Monday, June 18, 2018

IMMIGRATION


    There are many folks writing and speaking out against the Trump Administration policy of separating children from their parents, those who have sought to enter the U.S. without permission, or illegally.  I am sure my voice will not add much to what is being said, but I do feel it right to say something about it and not remain silent.

   Every once in a while our government does something it thinks is necessary to solve a problem and makes a choice to do something that is immoral, wrong, and/or even a crime against humanity.  We are a very “legal” nation so the government usually takes pains to declare something to be legal, even when it is morally wrong.  One example was the policy of torture during the Bush administration.

    Much of the time the executive branch is responsible for creating a “policy” to define how laws will be carried out.  The Legislative branch is supposed to be the branch that makes laws but many people are affected by how the Executive branch defines and executes those laws, or by how the Supreme Court interprets them.  Again, torture was a policy, not a law passed by Congress.  Abortion was allowed due to a SCOTUS decision, not by a law passed by Congress.

   Expediency and politics often are the driving forces in creating such policies.  The internment of Japanese citizens was such an expediency, the removal of Native Americans from their own lands was such an expediency.  History gives us more perspective years after an event, and after destroyed lives and bodies too.   Law enforcement is put into a dilemma as its personnel have to carry out such “laws” even when some of its members might have some conscience about enforcing things which cause obvious outrage among many of our people.

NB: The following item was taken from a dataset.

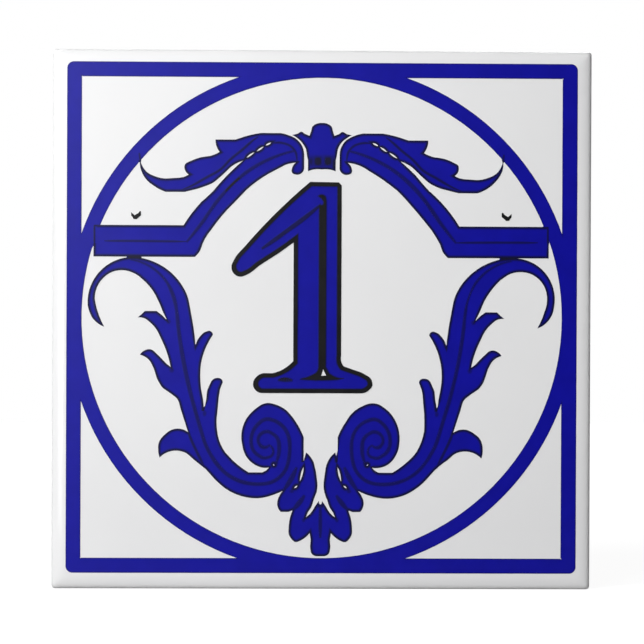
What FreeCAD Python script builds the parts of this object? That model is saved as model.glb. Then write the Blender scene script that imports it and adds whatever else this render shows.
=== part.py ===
import FreeCAD, Part
import os
from math import asin, cos, hypot, pi, sin, sqrt

import Sketcher
from FreeCAD import Vector

# House number plaque: one pressed, glazed wall tile with a fired print on its face.
# The tile stands upright, its face towards -Y and its top towards +Z.
# The origin is the middle of its flat back. All sizes are in millimetres.

doc = FreeCAD.newDocument("house_number_plaque")

# Driving sizes

SIZES = {
    # the pressed tile
    "tile_side": 152.0,
    "tile_depth": 6.4,
    "tile_corner": 1.2,
    "cushion_width": 3.4,
    "cushion_radius": 10.5,
    "edge_radius": 0.9,
    # the keyed back
    "back_border": 8.0,
    "key_count": 6,
    "key_rib": 3.0,
    "key_depth": 0.6,
    # the print: how far it stands above the tile's middle, and its coats of colour
    "print_rise": 0.5,
    "blue_coat": 0.05,
    "black_coat": 0.05,
    # the square frame and the ring that touches it
    "frame_margin": 4.0,
    "frame_band": 4.05,
    "frame_corner": 1.9,
    "frame_inner_corner": 0.3,
    "ring_margin": 0.15,
    "ring_band": 4.1,
    # the ornament's axis stands a little to the left of the frame's
    "axis_shift": -0.25,
    "vein_line": 0.62,
    "lobe_line": 0.94,
    # the number and the black line along its edge
    "number_height": 59.6,
    "number_foot": -21.2,
    "number_line": 1.15,
    "flag_line": 0.75,
    "foot_line": 1.05,
}

sheet = doc.addObject("Spreadsheet::Sheet", "Sizes")
for row, (name, value) in enumerate(SIZES.items(), start=1):
    sheet.set(f"A{row}", name)
    sheet.set(f"B{row}", str(value))
    sheet.setAlias(f"B{row}", name)
doc.recompute()


def size(name):
    """The size of this name, as the sheet holds it."""
    return float(sheet.get(name))


# Outlines, as pairs of x and z in millimetres.
# Each row is one smooth stretch, or a straight one if it has one point. It starts where the row
# before it ends, so the last point of each row is a corner. The first row is the starting corner.
# The ornament's x is counted from its own axis, and only its left half is drawn.

# The inside radius of the ring that the ornament's points are drawn for
DRAWN_RING = 67.75
# The height that the number's points are drawn for, and the line that they stand on
DRAWN_NUMBER = 59.6
NUMBER_FOOT = -21.2

# Leaf, arch, slanting band and level bar of one upper scroll
UPPER_SCROLL = [
    [(-51.2, 44.9)],
    [(-50.9, 41.4), (-47.5, 37.2), (-44.0, 35.4)],
    [(-38.6, 35.4)],
    [(-35.0, 36.3), (-31.0, 37.8), (-27.7, 40.5), (-24.8, 43.1), (-22.2, 44.3)],
    [(-26.8, 40.0), (-30.4, 35.9), (-33.9, 32.6), (-38.9, 26.0)],
    [(-64.2, 26.0)],
    [(-64.2, 17.1)],
    [(-35.7, 17.1)],
    [(-34.2, 18.9), (-33.5, 20.9), (-31.1, 24.8), (-24.8, 32.3), (-21.2, 36.1), (-13.2, 41.6),
     (-10.2, 43.2), (-7.3, 43.8)],
    [(-8.4, 42.3), (-8.4, 41.0), (-7.2, 40.4), (-5.0, 42.1)],
    [(-5.0, 46.2)],
    [(-6.9, 50.2), (-9.1, 51.4), (-11.6, 52.1)],
    [(-17.2, 52.1)],
    [(-21.4, 51.2), (-24.4, 50.2)],
    [(-30.0, 50.2)],
    [(-29.6, 48.0), (-28.8, 46.7)],
    [(-31.0, 45.7), (-34.0, 45.2), (-37.0, 44.1), (-38.6, 43.0), (-38.6, 41.7), (-37.5, 40.3)],
    [(-38.9, 39.6), (-41.4, 39.3), (-45.4, 39.3), (-50.2, 42.0), (-51.2, 44.9)],
]
# White dashes that part the leaf's end from the arch: ends and width
SCROLL_DASHES = [
    ((-21.3, 45.1), (-19.0, 46.7), 0.45),
    ((-18.4, 46.9), (-16.4, 48.3), 0.45),
    ((-15.9, 48.6), (-14.3, 49.4), 0.45),
]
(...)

   Politics becomes a hindrance to moral considerations because parties don’t like to be criticized by the other side, and thus political parties attempt to discard moral arguments as mere political leverage in an argument.

   We have an obvious problem in our country when it comes to immigration, both legal and illegal.  Even the legal side is confusing, onerous, cumbersome, and intimidating.  Our present policies bear little resemblance to what is written on the Statute of Liberty or to the spirit and history of the land of freedom and the beacon of liberty from those who come from oppression and poverty.

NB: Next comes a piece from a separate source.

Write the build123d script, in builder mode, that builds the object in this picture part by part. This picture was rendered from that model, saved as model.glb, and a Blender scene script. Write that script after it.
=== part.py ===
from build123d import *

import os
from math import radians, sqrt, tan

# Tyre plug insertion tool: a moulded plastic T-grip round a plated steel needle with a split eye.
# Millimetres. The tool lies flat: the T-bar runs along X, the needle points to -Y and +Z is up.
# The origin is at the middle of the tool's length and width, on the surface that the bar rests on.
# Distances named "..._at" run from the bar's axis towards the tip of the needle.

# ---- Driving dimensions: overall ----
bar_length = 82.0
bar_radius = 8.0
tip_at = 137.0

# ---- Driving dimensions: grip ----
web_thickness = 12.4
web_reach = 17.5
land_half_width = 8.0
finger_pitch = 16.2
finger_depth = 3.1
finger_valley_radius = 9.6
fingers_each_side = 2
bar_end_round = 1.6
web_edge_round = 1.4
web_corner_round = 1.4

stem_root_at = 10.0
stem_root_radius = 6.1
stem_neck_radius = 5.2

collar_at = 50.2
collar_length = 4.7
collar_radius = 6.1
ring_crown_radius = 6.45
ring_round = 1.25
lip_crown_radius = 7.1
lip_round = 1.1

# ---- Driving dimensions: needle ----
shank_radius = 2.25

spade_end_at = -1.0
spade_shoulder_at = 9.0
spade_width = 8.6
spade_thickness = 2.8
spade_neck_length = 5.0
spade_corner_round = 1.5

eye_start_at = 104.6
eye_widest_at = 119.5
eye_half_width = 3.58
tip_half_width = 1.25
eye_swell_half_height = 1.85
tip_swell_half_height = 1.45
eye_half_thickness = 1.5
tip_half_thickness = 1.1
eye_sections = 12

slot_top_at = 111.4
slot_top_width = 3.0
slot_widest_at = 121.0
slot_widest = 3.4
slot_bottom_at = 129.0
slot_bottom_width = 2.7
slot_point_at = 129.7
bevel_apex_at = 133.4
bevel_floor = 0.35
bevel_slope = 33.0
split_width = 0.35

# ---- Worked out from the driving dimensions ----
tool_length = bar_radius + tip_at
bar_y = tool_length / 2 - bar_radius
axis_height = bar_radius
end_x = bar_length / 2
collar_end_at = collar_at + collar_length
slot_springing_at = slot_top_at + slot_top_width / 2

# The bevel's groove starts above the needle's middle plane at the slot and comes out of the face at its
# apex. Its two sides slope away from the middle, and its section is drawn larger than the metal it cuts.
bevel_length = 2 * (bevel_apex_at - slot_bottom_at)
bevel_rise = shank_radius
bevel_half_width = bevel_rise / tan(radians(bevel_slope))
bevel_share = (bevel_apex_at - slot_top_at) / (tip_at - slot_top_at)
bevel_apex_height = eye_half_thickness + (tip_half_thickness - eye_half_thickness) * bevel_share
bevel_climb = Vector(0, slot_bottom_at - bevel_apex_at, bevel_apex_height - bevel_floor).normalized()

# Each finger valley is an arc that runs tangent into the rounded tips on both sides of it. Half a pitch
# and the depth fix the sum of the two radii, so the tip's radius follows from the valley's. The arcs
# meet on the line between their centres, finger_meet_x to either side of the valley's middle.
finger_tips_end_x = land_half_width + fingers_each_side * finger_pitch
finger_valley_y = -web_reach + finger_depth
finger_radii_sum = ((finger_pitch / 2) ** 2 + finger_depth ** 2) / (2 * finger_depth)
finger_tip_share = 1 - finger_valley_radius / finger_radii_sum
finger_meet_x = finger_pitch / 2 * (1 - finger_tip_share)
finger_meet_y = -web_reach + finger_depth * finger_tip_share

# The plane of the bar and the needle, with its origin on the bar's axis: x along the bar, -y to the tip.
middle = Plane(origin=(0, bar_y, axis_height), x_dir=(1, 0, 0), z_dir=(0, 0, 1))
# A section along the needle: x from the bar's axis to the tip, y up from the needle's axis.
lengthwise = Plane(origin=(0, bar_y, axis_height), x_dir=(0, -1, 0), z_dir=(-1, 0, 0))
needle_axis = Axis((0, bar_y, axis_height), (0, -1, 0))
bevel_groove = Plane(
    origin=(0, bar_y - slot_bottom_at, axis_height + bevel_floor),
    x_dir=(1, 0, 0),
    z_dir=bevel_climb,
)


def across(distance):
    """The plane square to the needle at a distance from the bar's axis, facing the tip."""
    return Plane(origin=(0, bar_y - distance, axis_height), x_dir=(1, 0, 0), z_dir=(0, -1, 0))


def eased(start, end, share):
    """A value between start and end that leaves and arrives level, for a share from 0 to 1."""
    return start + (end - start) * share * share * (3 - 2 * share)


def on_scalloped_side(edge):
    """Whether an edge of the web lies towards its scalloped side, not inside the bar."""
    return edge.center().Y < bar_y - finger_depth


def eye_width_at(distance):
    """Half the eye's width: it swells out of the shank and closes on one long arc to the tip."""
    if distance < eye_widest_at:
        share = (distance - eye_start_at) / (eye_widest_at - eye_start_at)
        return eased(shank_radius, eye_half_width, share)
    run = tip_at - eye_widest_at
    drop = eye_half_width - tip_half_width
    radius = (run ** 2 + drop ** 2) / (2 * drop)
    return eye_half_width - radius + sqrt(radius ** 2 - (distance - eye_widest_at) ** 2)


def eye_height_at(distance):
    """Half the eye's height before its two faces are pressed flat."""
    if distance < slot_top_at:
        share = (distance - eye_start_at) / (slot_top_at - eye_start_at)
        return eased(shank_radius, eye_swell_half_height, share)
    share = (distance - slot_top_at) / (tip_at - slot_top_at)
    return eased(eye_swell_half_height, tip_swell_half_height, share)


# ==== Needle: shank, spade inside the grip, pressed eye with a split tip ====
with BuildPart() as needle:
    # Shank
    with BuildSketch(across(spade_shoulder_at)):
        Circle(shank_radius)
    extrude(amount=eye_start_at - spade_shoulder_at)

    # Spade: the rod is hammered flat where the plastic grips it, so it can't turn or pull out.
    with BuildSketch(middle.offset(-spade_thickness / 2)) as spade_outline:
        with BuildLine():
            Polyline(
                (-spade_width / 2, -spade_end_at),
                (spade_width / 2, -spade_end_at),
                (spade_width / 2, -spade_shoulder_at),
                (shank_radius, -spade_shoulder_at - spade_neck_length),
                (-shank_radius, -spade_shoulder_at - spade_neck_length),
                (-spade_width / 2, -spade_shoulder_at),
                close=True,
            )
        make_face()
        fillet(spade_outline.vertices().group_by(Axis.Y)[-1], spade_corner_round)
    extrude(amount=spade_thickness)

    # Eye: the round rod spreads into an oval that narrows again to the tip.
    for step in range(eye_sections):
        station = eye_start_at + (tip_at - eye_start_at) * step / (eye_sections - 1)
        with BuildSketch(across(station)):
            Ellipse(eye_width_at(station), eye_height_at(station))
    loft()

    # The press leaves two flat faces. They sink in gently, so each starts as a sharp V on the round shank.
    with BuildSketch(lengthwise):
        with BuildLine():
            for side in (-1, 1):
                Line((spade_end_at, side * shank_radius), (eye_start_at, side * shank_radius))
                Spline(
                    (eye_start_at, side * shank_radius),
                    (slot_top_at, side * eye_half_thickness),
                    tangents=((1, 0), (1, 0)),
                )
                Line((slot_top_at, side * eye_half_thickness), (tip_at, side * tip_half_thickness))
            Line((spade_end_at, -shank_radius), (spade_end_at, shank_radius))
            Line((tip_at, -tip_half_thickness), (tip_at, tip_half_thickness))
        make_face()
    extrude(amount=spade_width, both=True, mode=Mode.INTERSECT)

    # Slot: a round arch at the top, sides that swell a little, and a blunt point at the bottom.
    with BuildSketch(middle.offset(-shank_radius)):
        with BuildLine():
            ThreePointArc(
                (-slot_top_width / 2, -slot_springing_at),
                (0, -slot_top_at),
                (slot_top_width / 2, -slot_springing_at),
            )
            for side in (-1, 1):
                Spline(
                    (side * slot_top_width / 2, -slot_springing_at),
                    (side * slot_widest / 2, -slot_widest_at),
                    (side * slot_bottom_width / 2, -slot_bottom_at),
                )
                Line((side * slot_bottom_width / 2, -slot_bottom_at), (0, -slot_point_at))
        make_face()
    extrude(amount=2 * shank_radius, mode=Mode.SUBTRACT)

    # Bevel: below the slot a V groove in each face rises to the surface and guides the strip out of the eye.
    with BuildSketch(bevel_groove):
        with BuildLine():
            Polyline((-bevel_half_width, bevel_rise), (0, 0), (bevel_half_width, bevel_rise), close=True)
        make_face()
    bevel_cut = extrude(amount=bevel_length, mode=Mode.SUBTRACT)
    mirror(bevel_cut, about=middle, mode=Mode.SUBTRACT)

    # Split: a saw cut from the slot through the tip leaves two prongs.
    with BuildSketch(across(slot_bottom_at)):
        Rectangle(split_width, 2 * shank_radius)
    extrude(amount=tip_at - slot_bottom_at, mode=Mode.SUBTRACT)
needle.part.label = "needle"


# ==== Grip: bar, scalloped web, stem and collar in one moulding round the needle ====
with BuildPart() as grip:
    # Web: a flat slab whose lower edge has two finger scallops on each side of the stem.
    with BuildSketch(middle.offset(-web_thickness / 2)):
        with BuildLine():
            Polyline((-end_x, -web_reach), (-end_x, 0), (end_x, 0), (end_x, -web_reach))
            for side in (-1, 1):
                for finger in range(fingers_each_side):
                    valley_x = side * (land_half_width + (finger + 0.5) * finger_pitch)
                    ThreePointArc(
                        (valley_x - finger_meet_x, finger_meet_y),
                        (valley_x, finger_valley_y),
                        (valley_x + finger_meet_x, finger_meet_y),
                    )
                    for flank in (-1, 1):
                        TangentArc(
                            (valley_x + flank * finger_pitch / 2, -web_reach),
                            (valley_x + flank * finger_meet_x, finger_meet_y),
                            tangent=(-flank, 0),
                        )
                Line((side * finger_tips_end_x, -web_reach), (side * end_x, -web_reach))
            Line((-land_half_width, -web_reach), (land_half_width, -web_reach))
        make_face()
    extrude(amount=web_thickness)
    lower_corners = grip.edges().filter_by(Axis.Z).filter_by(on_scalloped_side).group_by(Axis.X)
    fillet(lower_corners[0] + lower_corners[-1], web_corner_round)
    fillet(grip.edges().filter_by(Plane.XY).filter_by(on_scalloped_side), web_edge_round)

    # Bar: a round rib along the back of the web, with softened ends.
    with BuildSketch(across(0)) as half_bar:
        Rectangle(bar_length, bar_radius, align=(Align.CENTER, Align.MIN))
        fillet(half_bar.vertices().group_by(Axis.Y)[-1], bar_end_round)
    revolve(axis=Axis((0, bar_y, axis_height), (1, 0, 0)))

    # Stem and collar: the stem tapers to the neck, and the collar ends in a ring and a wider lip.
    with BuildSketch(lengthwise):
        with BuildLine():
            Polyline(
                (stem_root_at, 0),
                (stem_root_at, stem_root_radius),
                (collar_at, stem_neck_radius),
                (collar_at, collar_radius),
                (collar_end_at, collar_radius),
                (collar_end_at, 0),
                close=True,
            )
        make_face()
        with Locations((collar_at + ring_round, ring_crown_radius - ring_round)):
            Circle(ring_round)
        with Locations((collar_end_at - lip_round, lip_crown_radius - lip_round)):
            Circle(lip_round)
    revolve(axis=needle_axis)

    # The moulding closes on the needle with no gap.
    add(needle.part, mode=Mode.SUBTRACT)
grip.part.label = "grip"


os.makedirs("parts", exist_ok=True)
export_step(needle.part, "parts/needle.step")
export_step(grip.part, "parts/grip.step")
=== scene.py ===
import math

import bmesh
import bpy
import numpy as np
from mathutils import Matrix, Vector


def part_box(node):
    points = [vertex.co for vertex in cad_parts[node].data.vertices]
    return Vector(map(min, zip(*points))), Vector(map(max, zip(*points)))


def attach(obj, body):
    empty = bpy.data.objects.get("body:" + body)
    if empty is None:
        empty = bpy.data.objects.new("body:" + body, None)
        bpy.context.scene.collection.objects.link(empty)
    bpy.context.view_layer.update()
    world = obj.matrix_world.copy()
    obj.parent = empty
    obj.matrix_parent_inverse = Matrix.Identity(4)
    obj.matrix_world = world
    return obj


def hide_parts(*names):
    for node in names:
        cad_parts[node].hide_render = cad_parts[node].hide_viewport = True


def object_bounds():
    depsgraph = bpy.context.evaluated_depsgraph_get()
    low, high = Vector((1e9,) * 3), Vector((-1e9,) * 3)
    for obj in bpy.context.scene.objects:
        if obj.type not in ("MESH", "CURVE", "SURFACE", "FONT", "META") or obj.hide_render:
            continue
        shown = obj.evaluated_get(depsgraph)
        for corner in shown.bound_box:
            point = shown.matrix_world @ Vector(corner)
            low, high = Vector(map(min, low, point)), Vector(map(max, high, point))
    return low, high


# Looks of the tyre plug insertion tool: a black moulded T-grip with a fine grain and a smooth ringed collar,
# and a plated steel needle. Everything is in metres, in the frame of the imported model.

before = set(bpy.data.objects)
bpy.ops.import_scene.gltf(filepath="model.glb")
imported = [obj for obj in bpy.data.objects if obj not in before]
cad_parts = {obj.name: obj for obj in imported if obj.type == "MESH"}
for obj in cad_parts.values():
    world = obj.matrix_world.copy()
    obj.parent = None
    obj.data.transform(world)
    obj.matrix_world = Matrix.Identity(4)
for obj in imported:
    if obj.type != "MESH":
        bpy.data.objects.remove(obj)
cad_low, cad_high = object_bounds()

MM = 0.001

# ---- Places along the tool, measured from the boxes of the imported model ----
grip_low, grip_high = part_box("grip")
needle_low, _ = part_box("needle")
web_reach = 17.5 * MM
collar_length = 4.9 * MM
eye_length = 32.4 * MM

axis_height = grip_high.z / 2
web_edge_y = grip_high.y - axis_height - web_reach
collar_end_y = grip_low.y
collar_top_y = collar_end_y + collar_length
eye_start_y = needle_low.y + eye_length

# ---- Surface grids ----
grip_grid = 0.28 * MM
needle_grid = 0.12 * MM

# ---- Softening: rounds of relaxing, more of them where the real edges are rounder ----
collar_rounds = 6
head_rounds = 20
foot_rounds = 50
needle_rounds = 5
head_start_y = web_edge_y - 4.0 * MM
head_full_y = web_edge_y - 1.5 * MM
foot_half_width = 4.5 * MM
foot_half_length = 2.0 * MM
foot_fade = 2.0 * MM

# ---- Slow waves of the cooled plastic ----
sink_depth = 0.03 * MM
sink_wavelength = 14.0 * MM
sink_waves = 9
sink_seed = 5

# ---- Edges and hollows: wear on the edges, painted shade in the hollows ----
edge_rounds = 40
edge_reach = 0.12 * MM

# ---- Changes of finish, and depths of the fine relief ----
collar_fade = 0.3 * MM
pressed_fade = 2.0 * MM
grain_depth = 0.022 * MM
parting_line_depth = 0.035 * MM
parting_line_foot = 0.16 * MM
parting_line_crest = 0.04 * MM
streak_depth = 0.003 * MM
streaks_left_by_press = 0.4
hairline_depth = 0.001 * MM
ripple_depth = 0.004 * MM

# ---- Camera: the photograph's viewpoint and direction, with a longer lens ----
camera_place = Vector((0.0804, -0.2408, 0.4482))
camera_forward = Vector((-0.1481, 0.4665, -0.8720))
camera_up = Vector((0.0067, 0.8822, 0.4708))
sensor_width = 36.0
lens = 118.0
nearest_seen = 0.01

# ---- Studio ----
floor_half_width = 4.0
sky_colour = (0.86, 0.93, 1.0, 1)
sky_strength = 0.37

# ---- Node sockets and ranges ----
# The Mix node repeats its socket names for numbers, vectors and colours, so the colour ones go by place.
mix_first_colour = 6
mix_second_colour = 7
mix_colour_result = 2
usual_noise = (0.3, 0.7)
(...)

   We have varying views of how to handle the flow of immigrants and it has been one that has flipped and flopped, ebbed and flowed, over the years.  At one time America had pretty wide open borders for some, and absolutely closed for others.  It was wide open for white people who came with guns and took the lands they wanted.  It was a border not wanting to be crossed by Africans who were brought here against their will.  It was a border already crossed by Spaniards in lands settled by them well before the Americans got to the West.  It was a land closed to the “yellow peril” except for labor to build the railroads and do mining, up until the 1960’s.  People from Asia of varying countries were not welcome until the second half of the Twentieth Century.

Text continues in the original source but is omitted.